As we forewarned, ESPN took something right and beautiful, with this year’s Arthur Ashe Courage Award, and did it entirely the wrong way.
The award most appropriately and deservedly went to Zaevion Dobson. The Tennessee teenager who heroically threw himself on two teenage girls, saving them from a hail of gunfire. Only to tragically be struck himself, and killed.
However, trouble became apparent early as NBA star Steph Curry came out to present the award. Why is that troubling? Because Steph Curry was the featured face of the NBA’s partnership with Everytown USA and their gun control campaign.
And sure enough, Curry opened not with a stirring tale about Dobson and his heroic, yet tragically short life.
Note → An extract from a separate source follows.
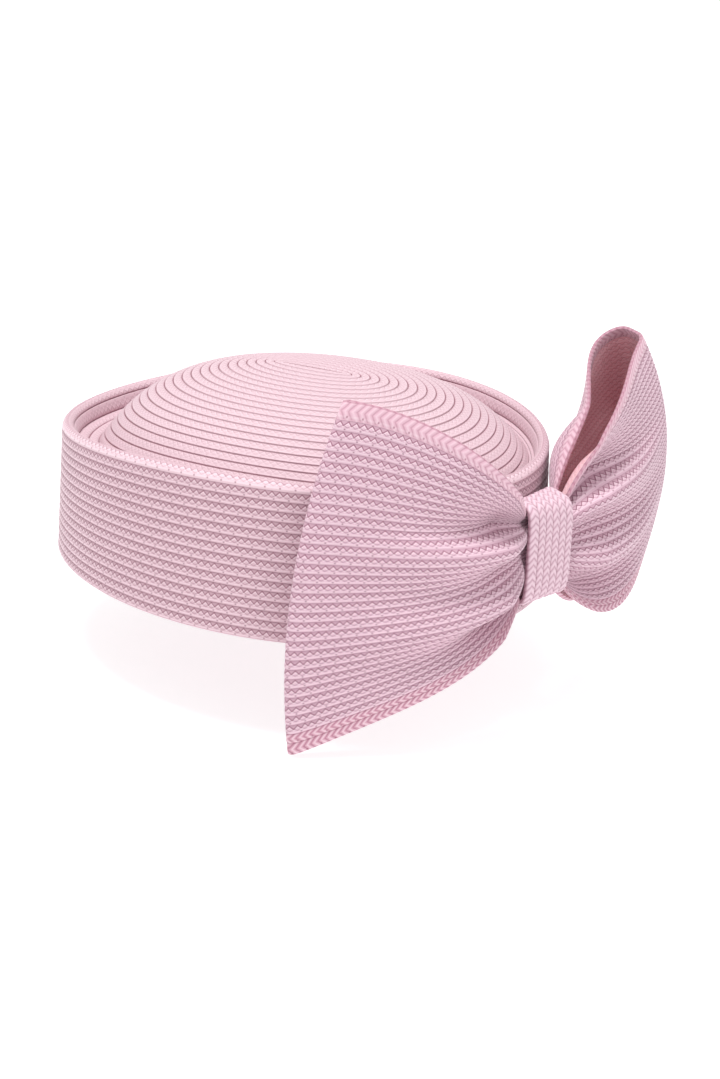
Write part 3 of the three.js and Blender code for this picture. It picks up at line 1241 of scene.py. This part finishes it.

Instead, he opened with something that could have come straight from the Brady Campaign’s research office.
And let’s face it, it probably did:
Announcer: Ladies and gentlemen, please welcome NBA MVP, Steph Curry.
Curry: In an average year in America, more than 33,000 people die after getting shot by a gun. That's about 2,700 people every month, 600 people every week, and 91 people every day. Wherever you're from, whatever you think, whatever your politics are, what you can't forget is that every one of those people who died has a story. This is one of them.
I’m sure the next time the ESPYs honor someone killed in a boat, plane, car, ski, or swim accident, they’ll regale us with a cornucopia of numbers and statistics that show just how dangerous a life that is.
I’m sure of it.
Yet, what followed Curry’s spiel was an incredibly moving and emotional tribute to a kid, who was evidently not just a hero, but beloved by all who knew him. Things were going so well, until, for the second time this week, President Obama appeared at a commemoration for a fallen hero, and pitched a gun confiscation agenda:
BARACK OBAMA: Zaevion gave his life to save someone else's. What's our excuse for not acting? We have to ask ourselves, is this the world we want our kids to grow up in? Are we going to just accept these tragedies as the price for our freedom and move on? It's up to all of us to build a country that’s worthy of Zaevion’s promise. That’s what we owe him. That’s what we owe all of our kids.
We have a country worthy of Zaevion’s promise, and the promise of every hero in and out of uniform who has given his life for it. Or, been such an amazing person that he gave it for someone else.
If Zaevion had a government worthy of his promise, then maybe the first Black President in the history of this country would have used his historically unique position, by now, to set an example for young black men. That would give them reason to believe that the American Dream exists for them as well, and that a life “worthy of promise” doesn’t involve living at the point of a gun.